* Spoilers alert.
Kubo and the Two Strings is about a boy named Kubo who has the power to manipulate paper as he pleases. His left eye was stolen by his grandfather, the Moon King, when he was a baby and he lives in solitude with his ill mother, who also has magical powers. Kubo is not allowed to go out at night because his aunts/grandfather will steal his other eye, but we all know the night he stays out is the night this story begins.
Kubo and the Two Strings has beautiful animation fitting for its setting in Japan and has cool stop-motion scenes as well. Being a movie made for children, it had a basic and semi-predictable plot but it still incorporated great storytelling elements, which is one of the themes this movie focuses on.
If you must blink do it now. Pay careful attention to everything you see and hear no matter how unusual it may seem.
Your story will never end. It will be told by him and the people he shares it with and the people they share it with and..
Everyday, Kubo goes to the village to perform a storytelling show with his origami papers and a musical instrument. His storytelling is basically a retelling of the stories his mom tells him when she is awake. It’s a story of a great hero finding powerful pieces of armour and weapons and ultimately fighting an antagonist.
Of course, Kubo becomes the main character to this story as he embarks on the adventure to find these items after he stays out too late one night. I suppose one reason why the plot seemed so predictable to me (aside from it being intended for a younger audience) was because it was already mentioned or alluded to earlier in the film. This is actually a prime example of effective story-telling, because the audience understands what is going on and there are no loose ends left in the end. This doesn’t necessarily mean the story is boring or the ending is given away – when something unexpected happens in Kubo and the Two Strings, I immediately knew how it connected and I even thought, “How could you have missed that, Loewe?”
Family and Compassion
There are two very different portrayals of family. At the beginning of the film, we learn that Kubo’s father, a famous samurai, died protecting him, and Kubo’s mother tries her best to keep him safe. Kubo himself is constantly caring for his mother and curious about his father – what kind of a person was he like when he wasn’t in battle?

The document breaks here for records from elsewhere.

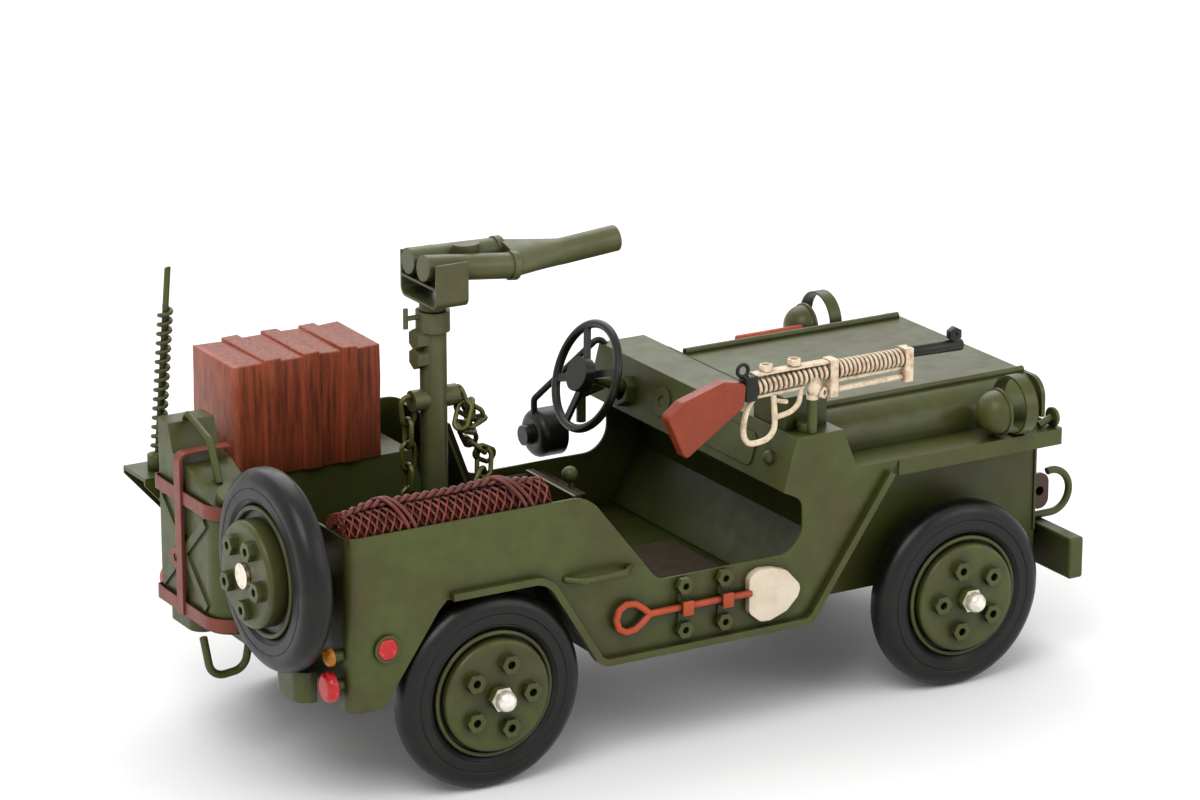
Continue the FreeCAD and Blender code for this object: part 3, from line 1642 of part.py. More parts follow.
def shovel_handle():
    grip = []
    ring_half = ring_length / 2
    lower_shares = [(along, -rise) for along, rise in reversed(ring_shares[1:-1])]
    for along_share, rise_share in ring_shares + lower_shares:
        grip.append(vec(ring_x + along_share * ring_half, -shovel_y, ring_z + rise_share * ring_height))
    ring = []
    for index, start in enumerate(grip):
        end = grip[(index + 1) % len(grip)]
        ring.append(bar(start, end, shovel_rod))
        ring.append(Part.makeSphere(shovel_rod, start))
    shaft = bar(grip[0], vec(shovel_rod_end_x, -shovel_y, ring_z), shovel_rod)
    return joined(ring + [shaft])


def shovel_blade():
    outline = []
    for along_share, rise_share in blade_shares:
        x = blade_rear_x + along_share * blade_length
        outline.append((x, blade_bottom_z + rise_share * blade_height, blade_round))
    blade = plate_xz(outline, -shovel_y - blade_sheet / 2, -tub_half - fit)
    room_start = vec(blade_rear_x - overrun, -shovel_y, ring_z)
    room_end = vec(shovel_rod_end_x + fit, -shovel_y, ring_z)
    return blade.cut(bar(room_start, room_end, shovel_rod + fit))


# Clips that hold the shovel: a bent strap over the shaft with a nut at each end
def shovel_clip(clip_x):
    low = clip_lower_z - clip_width / 2
    high = clip_upper_z + clip_width / 2
    face = -tub_half
    out = -shovel_y - shovel_rod - fit
    half = clip_width / 2
    crest = shovel_rod + fit
    outline = [
        (face, low),
        (face, ring_z - crest),
        (out, ring_z - crest),
        (out, ring_z + crest),
        (face, ring_z + crest),
        (face, high),
        (face - sheet, high),
        (face - sheet, ring_z + crest + sheet),
        (out - sheet, ring_z + crest + sheet),
        (out - sheet, ring_z - crest - sheet),
        (face - sheet, ring_z - crest - sheet),
        (face - sheet, low),
    ]
    pieces = [plate_yz(outline, clip_x - half, clip_x + half)]
    for nut_z in (clip_upper_z, clip_lower_z):
        clip_nut = nut(clip_nut_across, clip_nut_height, clip_nut_bore)
        pieces.append(placed(clip_nut, vec(clip_x, face - sheet, nut_z), vec(0, -1, 0)))
    return joined(pieces)


def side_handle():
    face = -tub_half
    out = face - grab_stand
    points = [
        vec(grab_rear_x, face, grab_z),
        vec(grab_rear_x + grab_stand, out, grab_z),
        vec(grab_front_x - grab_stand, out, grab_z),
        vec(grab_front_x, face, grab_z),
    ]
    return rod(points, grab_rod, grab_bend).cut(block(
        grab_rear_x - overrun, grab_front_x + overrun, face, face + overrun * 2, grab_z - overrun * 2,
        grab_z + overrun * 2,
    ))


# The red haft beside the hood, and the two posts that carry it on the left fender
def haft():
    return bar(vec(haft_rear_x, haft_y, haft_z), vec(haft_front_x, haft_y, haft_z), haft_rod)


def haft_posts():
    posts = []
    for post_place in (haft_rear_x + haft_post_inset, haft_front_x - haft_post_inset):
        foot = vec(post_place, haft_y, fender_top)
        posts.append(bar(foot, vec(post_place, haft_y, haft_z - haft_rod), haft_post))
    return posts


def spotlight():
    rear = vec(spot_x - spot_depth / 2, spot_y, spot_z)
    front = vec(spot_x + spot_depth / 2, spot_y, spot_z)
    case = bar(rear, front, spot_radius)
    rear_edges = [edge for edge in case.Edges if edge.BoundBox.XMax < spot_x]
    case = case.makeFillet(spot_radius * spot_round_share, rear_edges)
    ring = bar(front, front + vec(spot_rim, 0, 0), spot_radius)
    dish = bar(front, front + vec(spot_rim + overrun, 0, 0), spot_radius - spot_rim)
    knob = bar(rear - vec(spot_knob_height, 0, 0), rear, spot_knob)
    foot = vec(spot_foot_x, spot_foot_y, cowl_top)
    points = [
        vec(spot_arm_x, spot_y, spot_z + spot_radius / 2),
        vec(spot_arm_x, spot_y, spot_arm_z),
        foot + vec(0, 0, spot_foot_height),
        foot,
    ]
    arm = rod(points, spot_rod, spot_rod * 2)
    return joined([case, ring.cut(dish), knob, arm])


def save(name, *shapes):
    whole = shapes[0] if len(shapes) == 1 else Part.makeCompound(list(shapes))
    whole.translate(vec(model_shift, 0, 0))
    solids = len(whole.Solids)
    print(name, solids, "solids", round(whole.Volume), "mm3", "valid" if whole.isValid() else "INVALID")
    whole.exportStep("parts/" + name + ".step")


os.makedirs("parts", exist_ok=True)

save("tub_shell", tub_shell())
save("floor_pan", floor_pan())
save("wheel_boxes", *both_sides(wheel_box()))
save("side_strips", *both_sides(side_strip()))
save("toe_board", toe_board().cut(cowl()))
save("cowl", cowl())
save("dash_fittings", *dash_fittings())
save("hood", hood())
save("engine_bay", engine_bay().cut(Part.makeCompound(both_sides(fender()))))
save("fenders", fender(), joined([mirrored(fender()), *haft_posts()]))
save("front_bumper", front_bumper())
save("tow_hooks", front_hook(), mirrored(front_hook()), rear_hook())
save("winch_drum", winch())
save("winch_saddles", *both_sides(winch_saddle()))
save("chassis_rails", *both_sides(chassis_rail()))
save("axles", axle(front_axle_x), axle(rear_axle_x))
save("headlamps", *both_sides(headlamp()))
save("lamp_guards", *both_sides(lamp_guard()))
save("marker_lamps", *both_sides(marker_lamp().cut(fender())))
save(
    "red_lenses",
    *both_sides(tail_lens(red_z, red_radius, red_stand)),
    *both_sides(side_reflector()),
)
save("orange_lenses", *both_sides(tail_lens(orange_z, orange_radius, orange_stand)))
save(
    "lamp_bezels",
    *both_sides(reflector_bezel()),
    *both_sides(tail_stem(red_z)),
    *both_sides(tail_stem(orange_z)),
)
save(
    "rear_bumperettes",
    bumperette(right_bumperette_start, right_bumperette_end),
    bumperette(left_bumperette_start, left_bumperette_end),
)
save("jerry_can", jerry_can())
save("can_straps", can_straps())
save("can_handle", can_handle().cut(jerry_can()))
save("spare_tyre", at_spare(tyre()))
save("spare_rim", at_spare(rim(spare_lug_turn, spare_dish_radius, spare_dish_face, spare_lug_circle)))
save("spare_hub", spare_hub())
save("antenna_shelf", antenna_shelf())
save("antenna", antenna())
save("crate", crate())
save("net_roll", net_roll().cut(tub_shell()))
save("gun_post", gun_post())
save("chains", *chains())
save("gun_cradle", gun_cradle().cut(tube_room()))
save("gun_barrels", gun_barrels())
save("seat_frames", *both_sides(seat_frame()))
save("seat_pads", *seat_pads(), *[mirrored(pad) for pad in seat_pads()])
save("gear_lever", gear_lever())
save("steering_wheel", steering_wheel())
save("steering_column", steering_column().cut(dash_fittings()[0]))
save("rifle_stock", rifle_stock())
save("rifle_receiver", rifle_receiver())
save("rifle_barrel", rifle_barrel().cut(rifle_receiver()))
save("cowl_fittings", *cowl_fittings())
save("shovel_handle", shovel_handle())
save("shovel_blade", shovel_blade())
save("shovel_clips", shovel_clip(clip_rear_x), shovel_clip(clip_front_x))
save("side_handles", *both_sides(side_handle()))
save("haft", haft())
save("spotlight", spotlight())

for axle_name, axle_x, lug_turn in (
    ("front", front_axle_x, front_lug_turn),
    ("rear", rear_axle_x, rear_lug_turn),
):
    for side_name, side in (("right", -1), ("left", 1)):
        save("tyre_" + axle_name + "_" + side_name, at_wheel(tyre(), axle_x, side))
        wheel_rim = rim(lug_turn, dish_radius, dish_face, lug_circle)
        save("rim_" + axle_name + "_" + side_name, at_wheel(wheel_rim, axle_x, side))
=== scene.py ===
import bpy
import math
from mathutils import Matrix, Vector


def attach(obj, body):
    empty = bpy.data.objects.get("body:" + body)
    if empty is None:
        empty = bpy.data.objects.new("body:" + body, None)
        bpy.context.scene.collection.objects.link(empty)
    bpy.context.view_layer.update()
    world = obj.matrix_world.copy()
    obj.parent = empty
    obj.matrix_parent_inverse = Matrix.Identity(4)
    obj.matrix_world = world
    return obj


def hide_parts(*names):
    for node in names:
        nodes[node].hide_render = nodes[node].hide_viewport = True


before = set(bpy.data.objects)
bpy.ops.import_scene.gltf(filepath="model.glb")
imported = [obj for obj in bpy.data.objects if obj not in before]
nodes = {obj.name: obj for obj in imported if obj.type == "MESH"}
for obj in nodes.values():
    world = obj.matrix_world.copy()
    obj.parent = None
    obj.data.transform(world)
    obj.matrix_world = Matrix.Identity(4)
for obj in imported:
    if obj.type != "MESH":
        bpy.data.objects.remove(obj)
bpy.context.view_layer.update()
mm = 0.001
hair = 0.01 * mm  # places nearer than this count as one
square = 0.9  # a face whose normal has more than this along an axis faces that way
middle = 6.575  # the axles' middle lies this far in front of the frame's origin
print("frame loaded,", len(nodes), "nodes")


# A place in the maker's own measures, in millimetres from the middle between the axles
def spot(x, y, z):
    return Vector(((x + middle) * mm, y * mm, z * mm))


def editMode():
    bpy.ops.object.mode_set(mode="EDIT")


def objectMode():
    bpy.ops.object.mode_set(mode="OBJECT")


def clearAll():
    bpy.ops.object.select_all(action="DESELECT")


def take(piece):
    clearAll()
    piece.select_set(True)
    bpy.context.view_layer.objects.active = piece


# In edit mode, picks the faces, edges or vertices that pass a test
def pick(kind, test):
    mesh = bpy.context.object.data
    modes = {"polygons": "FACE", "edges": "EDGE", "vertices": "VERT"}
    bpy.ops.mesh.select_mode(type=modes[kind])
    bpy.ops.mesh.select_all(action="DESELECT")
    objectMode()
    for part in getattr(mesh, kind):
        part.select = test(part)
    editMode()


def edgeEnds(edge):
    points = bpy.context.object.data.vertices
    return points[edge.vertices[0]].co, points[edge.vertices[1]].co


def modify(kind, **settings):
    piece = bpy.context.object
    modifier = piece.modifiers.new(kind.lower(), kind)
    for name, value in settings.items():
        setattr(modifier, name, value)
    bpy.ops.object.modifier_apply(modifier=modifier.name)


def applyPlace():
    bpy.ops.object.transform_apply(location=True, rotation=True, scale=True)


# A box of a size in millimetres, about the origin
def addBox(size):
    clearAll()
    bpy.ops.mesh.primitive_cube_add(size=1, scale=[side * mm for side in size])
    applyPlace()
    return bpy.context.object


# Sets the faces that pass a test in and out again, by steps of thickness and depth in millimetres
def insetFaces(test, *steps):
    editMode()
    pick("polygons", test)
    for thickness, depth in steps:
        bpy.ops.mesh.inset(thickness=thickness * mm, depth=depth * mm)
    objectMode()


# Rounds the edges sharper than an angle, by a width in millimetres
def roundEdges(width, segments, angle):
    limit = math.radians(angle)
    modify("BEVEL", width=width * mm, segments=segments, limit_method="ANGLE", angle_limit=limit)


def joinAll(pieces):
    clearAll()
    for piece in pieces:
        piece.select_set(True)
    bpy.context.view_layer.objects.active = pieces[0]
    if len(pieces) > 1:
        bpy.ops.object.join()


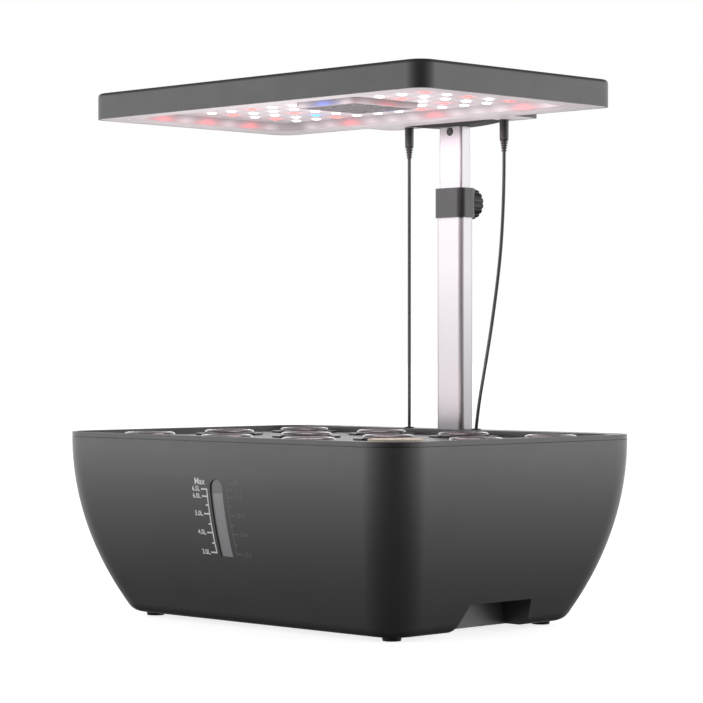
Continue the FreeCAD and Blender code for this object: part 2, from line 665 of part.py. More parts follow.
def make_fan():
    """The cooling fan: duct and grille below the board, frame and turning rotor above."""
    low = "tray_top - duct_drop"
    radius = size("duct_radius")
    inner_radius = radius - size("duct_wall")
    outer = rounded_box("duct_outside", "duct_width", "duct_depth", "duct_drop", radius, "duct_center_x",
                        "lamp_center_y", low)
    inner = rounded_box("duct_inside", "duct_width - 2*duct_wall", "duct_depth - 2*duct_wall", "3*duct_drop",
                        inner_radius, "duct_center_x", "lamp_center_y", f"{low} - duct_drop")
    node(cut("duct", outer, inner), "fan_duct")

    plate = rounded_box("grille_plate", "duct_width - 2*duct_wall - 0.1", "duct_depth - 2*duct_wall - 0.1",
                        "grille_thickness", inner_radius, "duct_center_x", "lamp_center_y", low)
    slots = []
    for i in range(int(size("grille_slots"))):
        slots.append(box(f"grille_slot_{i}", "3", "duct_depth - 4*duct_wall - 8", "10",
                         f"duct_center_x + ({i} - (grille_slots - 1)/2)*6", "lamp_center_y", f"{low} - 5"))
    bars = [box(f"grille_bar_{i}", "duct_width - 6*duct_wall", "1.6", "grille_thickness", "duct_center_x",
                f"lamp_center_y + {i}*16", low) for i in (-1, 0, 1)]
    node(fuse("grille", cut("grille_slotted", plate, *slots), *bars), "fan_grille")

    base = "tray_top + fan_gap"
    frame = rounded_box("frame_block", "fan_size", "fan_size", "fan_height", 4.0, "duct_center_x",
                        "lamp_center_y", base)
    bore = rod("frame_bore", "rotor_diameter/2 + fan_tip_gap", "fan_height", "duct_center_x", "lamp_center_y",
               f"{base} - 1.5")
    pin_hole = rod("frame_pin_hole", "1.5", "20", "duct_center_x", "lamp_center_y", base)
    node(cut("frame", frame, bore, pin_hole), "fan_frame")

    hub = rod("hub", "hub_diameter/2", "fan_height - 3", "duct_center_x", "lamp_center_y", f"{base} + 0.8")
    pin = rod("hub_pin", "1.45", "fan_height - 1.2", "duct_center_x", "lamp_center_y", f"{base} + 0.8")
    blades = []
    for i in range(int(size("fan_blades"))):
        blade = doc.addObject("Part::Box", f"fan_blade_{i}")
        bind(blade, Length="rotor_diameter/2 - hub_diameter/2 + 1", Width="blade_width",
             Height="blade_thickness")
        turn = Rotation(Vector(0, 0, 1), 360.0 * i / size("fan_blades"))
        blade.Placement.Rotation = turn.multiply(Rotation(Vector(1, 0, 0), 32))
        angle = 360.0 * i / size("fan_blades")
        place(blade, f"duct_center_x + (hub_diameter/2 - 1)*cos({angle})",
              f"lamp_center_y + (hub_diameter/2 - 1)*sin({angle})", f"{base} + 1.8")
        blades.append(blade)
    node(fuse("rotor", hub, pin, *blades), "fan_rotor")


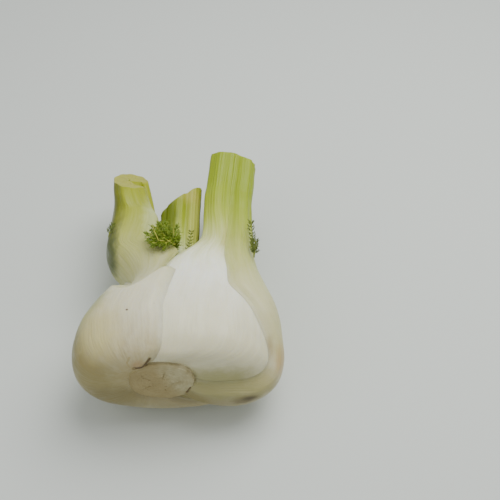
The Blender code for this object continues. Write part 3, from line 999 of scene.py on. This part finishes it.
@dataclass
class RootPlate:
    """The trimmed root end: a corky disc with rings, cracks and a ragged collar against the sheaths.

    brim and collar are how far it stands out, in mm, at its face and against the sheaths. hidden is how many
    rows close its end inside the bulb.
    """

    name: str
    node: str
    finish: CorkFinish
    face: Face = PLATE
    columns: int = 168
    rings: int = 34
    sides: int = 30
    hidden: int = 6
    brim: float = 1.3
    collar: float = 3.3

    def build(self, effects: Effects) -> bpy.types.Object:
        """Rolls a grid into the disc.

        Args:
            effects: the shared shader groups.

        Returns:
            The root plate.
        """
        rows = self.rings + self.sides + self.hidden
        sheet = Sheet(self.name, self.columns, rows)
        at, shrink = self.face.rolled(rows, self.rings, self.rings + self.sides)
        angle = np.linspace(0, 2 * math.pi, self.columns + 1)[None, :]
        middle = self.face.middle(at)
        flat = (self.face.spots(at, angle) - middle) * np.array([1.0, 0.0, 1.0])
        frayed = 1 + 0.05 * ripple(unit(flat) * 3.0, 1.1, 5)
        grown = self.brim + (self.collar - self.brim) * eased(at, 0.0, 1.0)
        grown = grown * (1 - eased(at, 2.6, 3.6)) * eased(shrink, 0.5, 1)
        points = middle + flat * shrink[..., None] * frayed[..., None] + grown[..., None] * unit(flat)
        on_end = eased(1 - shrink, 0.0, 0.25) * (at <= 0)
        far = np.linalg.norm(points - middle, axis=-1)
        crumbs = 0.32 * ripple(points, 4.2, 11) + 0.16 * ripple(points, 1.7, 12) + 0.10 * np.sin(far * 3.1)
        crack = np.exp(-(np.abs(np.sin(2.5 * angle + 0.5 * ripple(points, 7.0, 14))) / 0.05) ** 2)
        crack = crack * eased(far, 2.5, 5.0)
        points[..., 1] += (crumbs + 0.5 * crack - 0.5 * (1 - (far / 10.0) ** 2)) * on_end
        points = points + 0.22 * ripple(points, 2.6, 17)[..., None] * unit(flat) * (at > 0)[..., None]
        plate = sheet.shape(points[sheet.row, sheet.column], sheet.row / rows)
        dress(plate, self.node, self.finish.material(effects))
        return plate


# Fronds


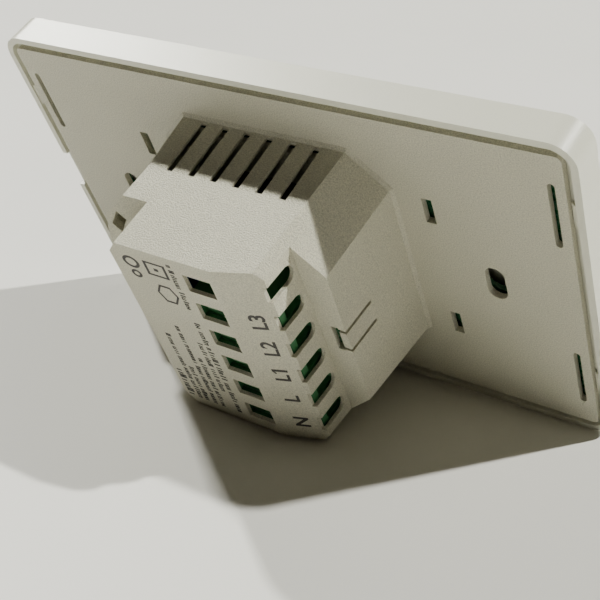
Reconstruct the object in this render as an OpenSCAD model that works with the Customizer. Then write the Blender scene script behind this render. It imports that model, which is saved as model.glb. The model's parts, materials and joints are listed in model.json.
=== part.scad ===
// Three-gang smart light switch: a clipped front panel with three push keys, and a
// wall housing that holds the mains board, its relays and a screw terminal block.
// X runs along the long side with the wire ports at -X, +Y points into the wall, +Z is up.
// The origin is the centre of the plane that lies on the wall.

/* [Front panel] */
// Length of the front panel
panel_x = 120; // [112:1:144]
// Height of the front panel
panel_z = 72; // [66:1:86]
// Corner radius of the front panel
panel_r = 4.8; // [3:0.2:8]
// Depth of the panel in front of the wall
panel_depth = 6.5; // [6.5:0.1:8]
// Thickness of the panel's side wall
rim_wall = 1.3; // [1:0.1:1.5]
// Thickness of the panel's front border
front_sheet = 1.2; // [1:0.1:1.4]
// Width of the border round the keys
border = 7; // [7:0.5:9]
// Length of the pry notch in one short side
pry_length = 9.1; // [6:0.1:12]
// Depth of the pry notch from the wall plane
pry_depth = 1.3; // [0.8:0.1:1.6]

/* [Keys] */
// Thickness of a key
key_t = 1.5; // [1.3:0.1:1.6]
// Gap round each key
key_gap = 0.35; // [0.25:0.05:0.6]
// Travel of a key
key_travel = 0.3; // [0.2:0.05:0.35]
// Width of the indicator window in a key
lens_x = 6; // [3:0.5:10]
// Height of the indicator window in a key
lens_z = 1.2; // [0.8:0.1:2]

/* [Back plate] */
// Gap between the panel's side wall and the back plate
groove = 1.3; // [0.8:0.1:1.6]
// Thickness of the back plate
plate_t = 1.3; // [1.2:0.1:1.6]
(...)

On the other hand, the man who stole Kubo’s eye is his grandfather and the ones who try to hunt him down are his mother’s sisters. When Kubo asks his mother if his grandfather hates him, she says:
He wants you just like him—blind to humanity.
It is an uncommon theme in children movies to have the antagonist be a family member. This teaches children that sometimes families can have differing views, and in the case of this tearing a family apart, sometimes you have to go with what you believe is right.
Forget your story?
Memories are a powerful thing.
One scene I really enjoyed was the ending, where the Moon King loses to Kubo in a battle and has his memories completely wiped. After destroying a village and trying to kill Kubo in front of all the villagers, the Moon King innocently looks around and asks if anybody can tell him what his story is because he has forgotten it. Slowly, the villagers come up to him one by one and lie. They tell him, “You are a kind person”, “You love your grandson very much”, “You taught my kids how to swim”, or “You donate money to the poor”. Of course, these things never happened, but the Moon King believes he is a beneficent person and in so forth, also becomes one.
These scene reveals once again that everybody has a story, and depending on what the story is or how you tell it, everything can change. People can always start a new story or become a new person if you let them, and I think that is a very beautiful thing.